St. Luke’s, on Hudson
Street, was a dozen-block walk downtown from where Temma lived on West Sixteenth Street, past the fishmonger and past every kind of store you could think of, buses racing by as we walked, workmen shouting as trucks lurched against the gray stone curbs and cars zoomed along, their horns honking. My second year, sixth grade, St. Luke’s opened a new building, which had bright new classrooms, a vast art studio, a carpentry shop, a gym, and a cafeteria. I had always painted and drawn at home; now I had an art teacher who was a real painter—she of course said yes when Temma and I asked if we could collaborate on “a mural.” On the pristine floor we unrolled a six-foot sheet of brown paper and planned our farm—a barn, chickens, cows, trees, horses, a girl carrying a bucket from a well toward the house.
Temma knew how to do such things—we drew first, then painted boldly with saturated tempera colors. I learned to imitate the freedom of her drawing, so different from my own restrained accuracy, to see that a cow or a tree you drew would never look exactly like a cow or a tree, that what you were after was a version of the cow or tree that was funnier or prettier or scarier than life. When we finished, which took weeks, our great work was hung on the classroom wall. What would we paint next? We could do anything! During shop class, drawing on a piece of fresh pine, I outlined a toy for my baby sister Marian, a wooden duck whose shape I cut out with a handsaw and painted white, with an orange bill, attaching wheels I also painted orange, to approximate feet.
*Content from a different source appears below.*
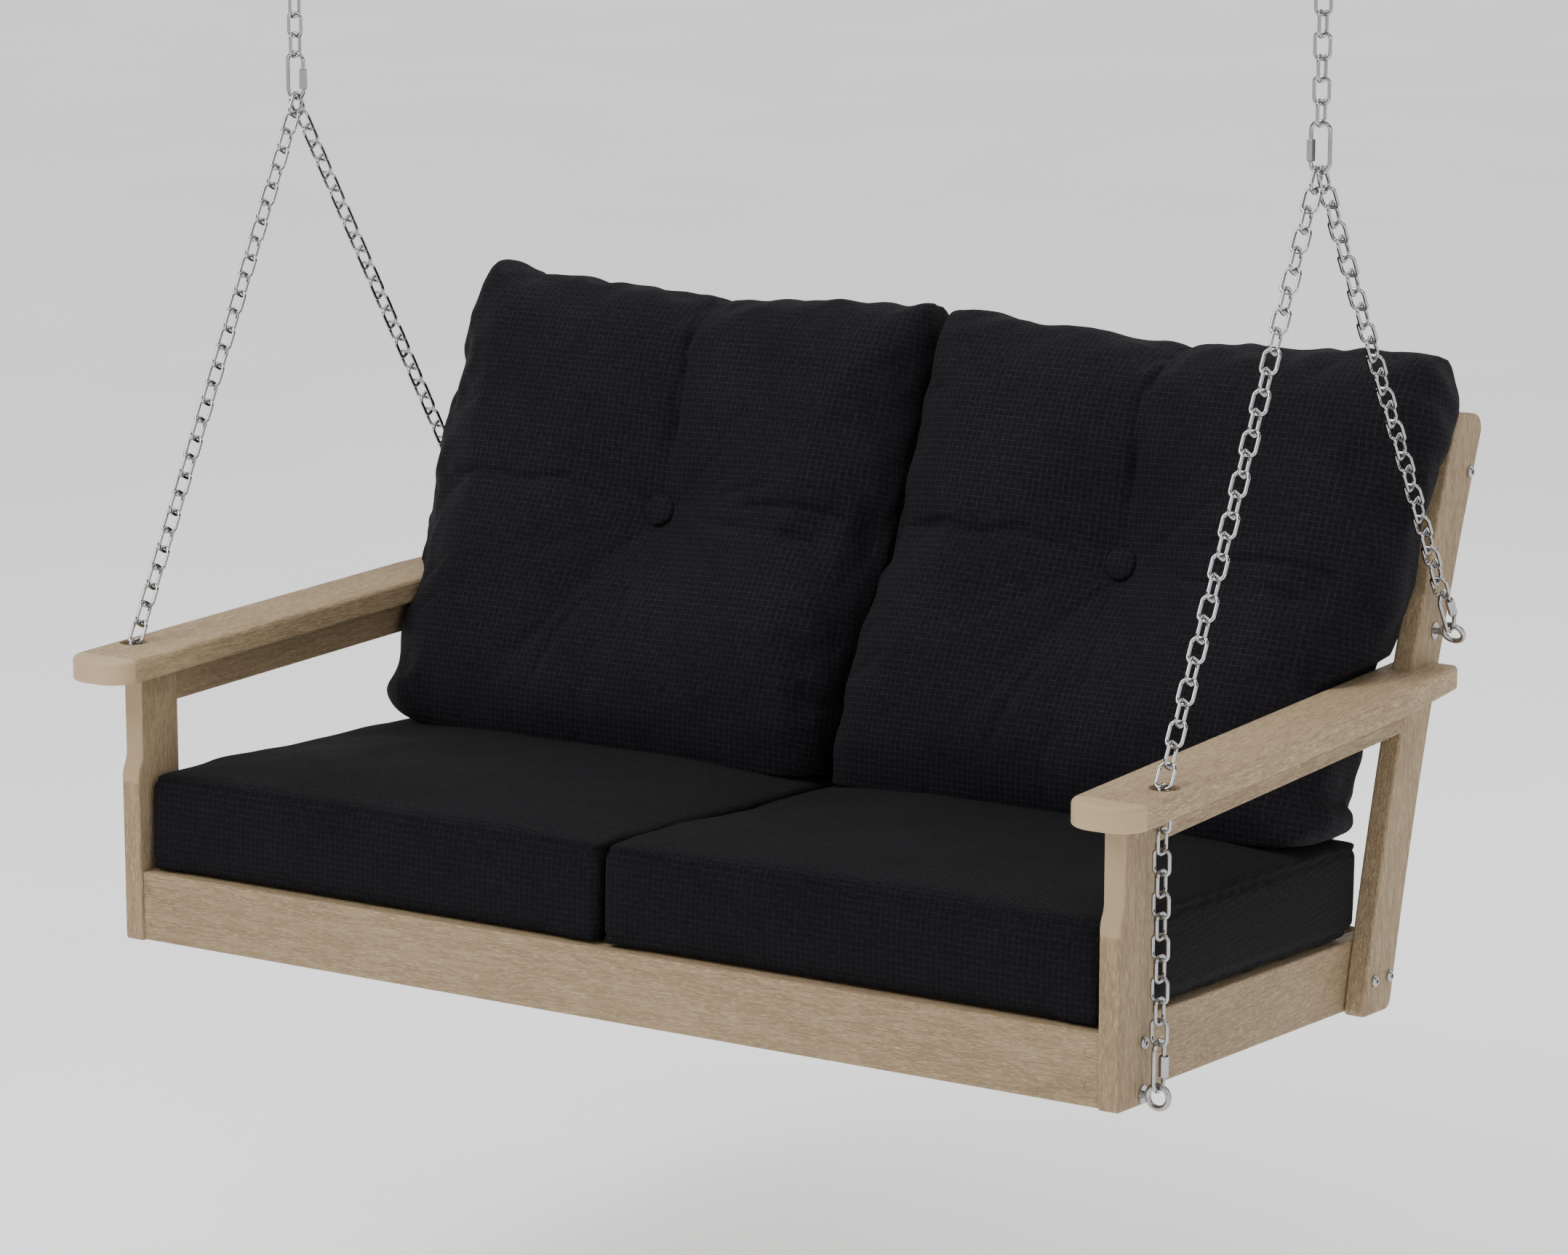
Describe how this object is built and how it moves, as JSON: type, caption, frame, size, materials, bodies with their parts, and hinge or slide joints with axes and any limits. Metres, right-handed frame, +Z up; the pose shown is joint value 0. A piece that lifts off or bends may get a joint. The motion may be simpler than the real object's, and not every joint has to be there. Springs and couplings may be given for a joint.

I became a reader, checking out five books at a time from the new St. Luke’s library, taking them home to read in my room. Misty of Chincoteague. The Black Stallion, Pippi Longstocking, Jane Eyre, anything to do with horses or girls or enchantment. On the top floor at Hollow Hill, I found shelves full of old books. I read ten in the Oz series, and a series about girls during the American Revolution—A Little Maid of Old New York, A Little Maid of New Orleans—my favorite was the one in which the heroine found the Marquis de Lafayette in her family’s farmyard and helped him hide from the British but also from her family, secretly bringing him food and water in the hayloft. My book list was the longest in the class, and I also won the contest in which you had to recite “If” by Rudyard Kipling, whose stories The Jungle Book my father had read us when we were little. Mrs. Rice taught arithmetic by improvising “brainteasers”—begin with the number 37, add 3, divide by 4; she’d spin numbers for as long as twenty minutes, no pencil and paper allowed. Sometimes my St. Luke’s friends came to Jersey City. One spring night when Temma came, the church had rented a sound truck to publicize a four-day preaching mission to be held the week before Easter. Temma and I huddled in the seatless back of the station wagon, and when Father Morton was tired of announcing through the loudspeaker, we sang, our eleven-year-old sopranos piercing the night.